Tre «grandi» riforme completano il panorama, ancora nebuloso in concreto ma già convincente per quasi tutti. Tre non sono tante, ma una soltanto avrebbe bisogno di più dei due anni che restano alla legislatura. Draghi ha spiegato che intende partire con la riforma della pubblica amministrazione, la riforma della giustizia civile e la riforma del fisco. Sono impegni previsti già del Recovery plan e in ogni caso bisognerebbe stargli dietro per continuare ad avere accesso ai fondi. Riforme in che direzione? Non lo ha detto ma non è certo un dettaglio: persino la flat tax cara a Salvini potrebbe essere presentata come una riforma fiscale. A domanda Tabacci, che è stato consultato per la componente Centro democratico (gli ex responsabili che avrebbero dovuto salvare Conte) ha giurato che non sarà quella la direzione: «Niente flat tax che sarebbe un ennesimo intervento a macchia di leopardo, invece una riforma organica del fisco».

Il programma è vasto, ma i titoli sono pochi. E quando gli è stato chiesto di allargare un po’ la lista il presidente incaricato si è come ritratto. La giustizia, ad esempio: Draghi ha parlato solo di quella civile. Nel settore i tempi italiani sono uno scandalo europeo e da sempre ci viene chiesto di abbreviarli, la promessa è anche nel Recovery.

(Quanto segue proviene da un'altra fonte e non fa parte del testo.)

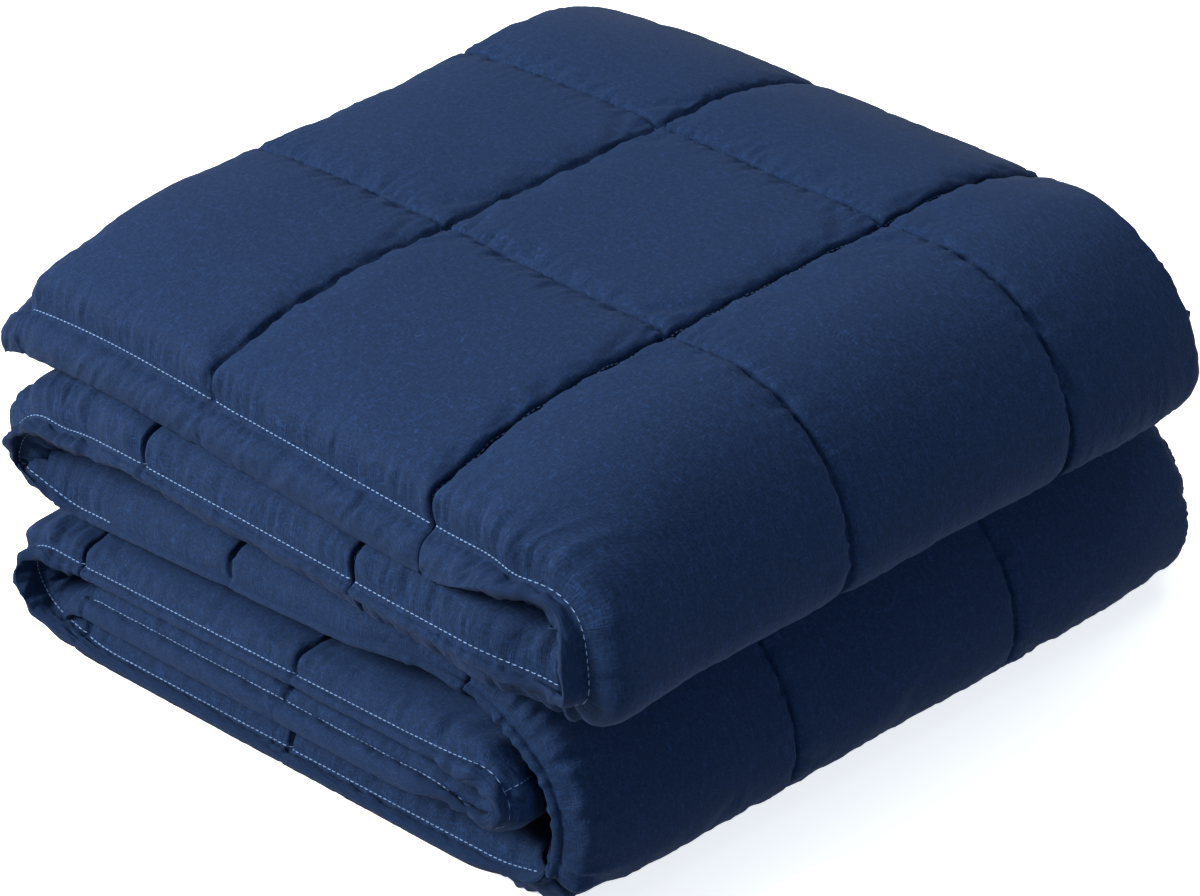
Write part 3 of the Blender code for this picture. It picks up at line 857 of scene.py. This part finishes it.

Più di una delegazione – il socialista Nencini, gli autonomisti, la radicale Bonino che ha chiesto anche un’attenzione alle carceri – ha accennato anche ai guai della giustizia penale. Ma Draghi non ha raccolto, ben sapendo che il tema spacca a metà la vecchia come la nuova maggioranza (lo si vedrà sulla prescrizione quando si cominceranno a votare gli emendamenti al decreto milleproroghe). E anche sulle riforme costituzionali e la legge elettorale – temi di stretta competenza parlamentare, ma sui quali tutti gli ultimi governi si sono sempre pronunciati – Draghi ha lasciato cadere il discorso. Vuole tenere la barra su un governo di scopo. Superando per questa via, e non per quella impossibile dell’esecutivo a termine, le angosce di Pd, M5S e Leu terrorizzati dalla convivenza con la Lega. «Bado alla sostanza» ha risposto a chi ha avanzato dubbi sulla maggioranza troppo vasta e non omogenea. E non ha detto nulla sulla squadra di governo, tecnici e politci: ne parlerà con Mattarella. Oggi spazio ai partiti più grandi, domani agli enti locali e alle parti sociali. Aspettando Rousseau.